Apesar do restaurante estar situado na Avenida Aliomar Baleeiro, o local fica a cerca de 400 metros da entrada da Vila Verde, que tem a presença do CV. Indo na direção contrária, o estabelecimento fica a cerca de 500 metros de Colinas de Mussurunga, área do BDM. A localização coloca o restaurante no meio de uma rota usada por traficantes para confrontos com os rivais que chegam a acontecer durante a manhã, como lembra um morador em ocorrência registrada há duas semanas.
"Já teve dois tiroteios, sendo que o último aconteceu há 15 dias. [...] Aqui você corre risco, precisa fugir de uma bala de graça [perdida] aqui. Eu mesmo, no dia que o bicho pegou, tive que me deitar. A 'bala comeu', parou e depois começou de novo. Quando o povo abriu [a porta do restaurante], eu entrei aí e levou um tempão até a coisa se acalmar", relata ele, sem se identificar, garantindo que o registro se deu às 9h.
Uma outra moradora, que tem medo de revelar o nome, detalha o medo mútuo por todos na região. “Quem é de Vila Verde tem medo de rodar pelo lado das Colinas. Quem é das Colinas também não tem muita coragem de ir para o lado da Vila Verde. A gente, que mora no meio da coisa, fica com medo porque, quando eles trocam tiro, muitas vezes é nesse encontro aqui da avenida”, fala.
Procurado, o Instituto Fogo Cruzado, que monitora a violência armada em Salvador e Região Metropolitana (RMS), confirmou registros na área. De acordo com a instituição, na localidade de Vila Verde, em 2024, já foram registrados sete tiroteios, cinco mortes e dois feridos. Em Colinas de Mussurunga, foram registrados dois tiroteios, duas mortes e nenhum ferido. Os moradores, entretanto, admitem que, por conta do conflito das facções, diariamente há temor que novos confrontos aconteçam.
O problema já foi citado, inclusive, pelo prefeito Bruno Reis, quando o gestor lamentou o impacto do crime no serviço da Secretaria Municipal de Promoção Social, Combate à Pobreza, Esportes e Lazer (Sempre) em coletiva de imprensa.
"Vocês sabiam que o tráfico impede as pessoas de se alimentarem no Restaurante Popular de São Cristóvão? Que as pessoas não podem sair de uma área para se alimentar onde está o restaurante? Vocês acreditam nisso? Eu soube disso ontem pelo meu secretário de promoção social. Nós oferecemos 300 refeições diárias e não está tendo gente para comer porque as pessoas não conseguem sair de uma área para outra porque o tráfico não permite", apontou Reis.

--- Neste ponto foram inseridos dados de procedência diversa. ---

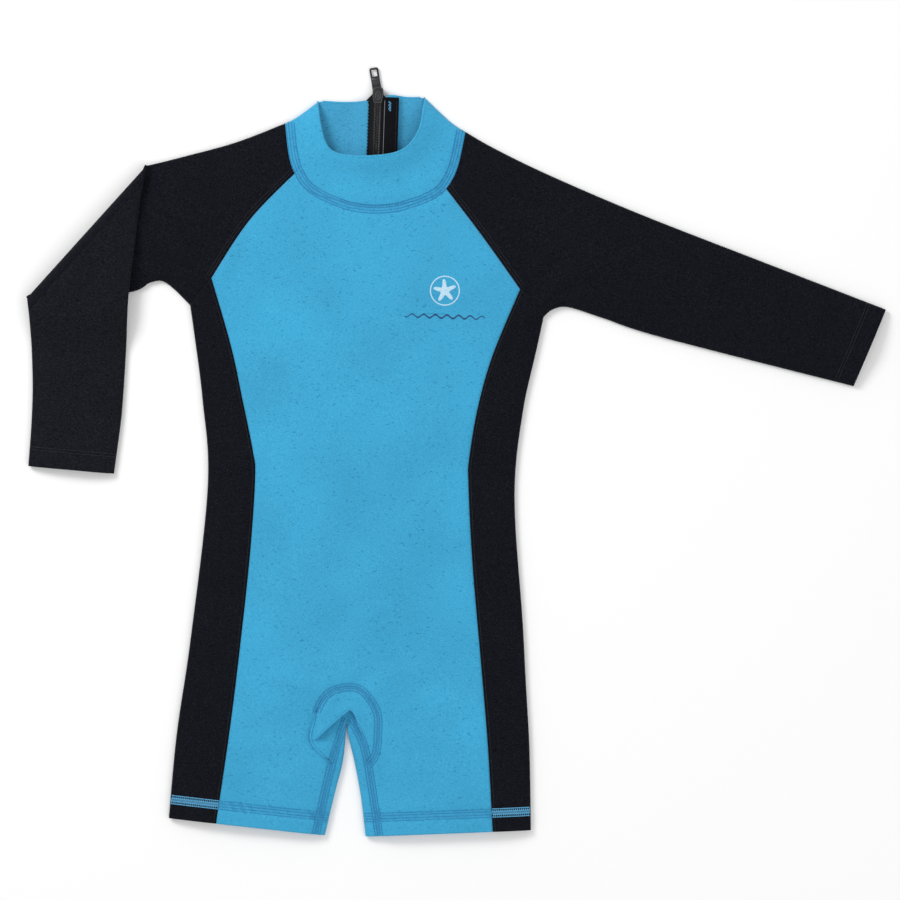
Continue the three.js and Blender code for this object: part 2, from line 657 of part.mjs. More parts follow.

Procurada para falar sobre a situação, a Secretaria Municipal de Promoção Social, Combate à Pobreza, Esportes e Lazer (Sempre) informou que, “mesmo com a ocorrência de situações de insegurança no território, cuja responsabilidade de apuração e atuação para manter o direito de ir e vir da população seja do governo do estado, a gestão municipal continua a manter a oferta da alimentação diariamente”. A pasta disse ainda que, de julho até hoje, já foram fornecidas 25.648 refeições no equipamento de São Cristóvão, custeadas totalmente pelo município, beneficiando cerca de 400 pessoas por dia.
A Secretaria de Segurança Pública da Bahia (SSP) também foi procurada para responder se tem um plano de combate ao conflito, mas não respondeu até o fechamento desta reportagem.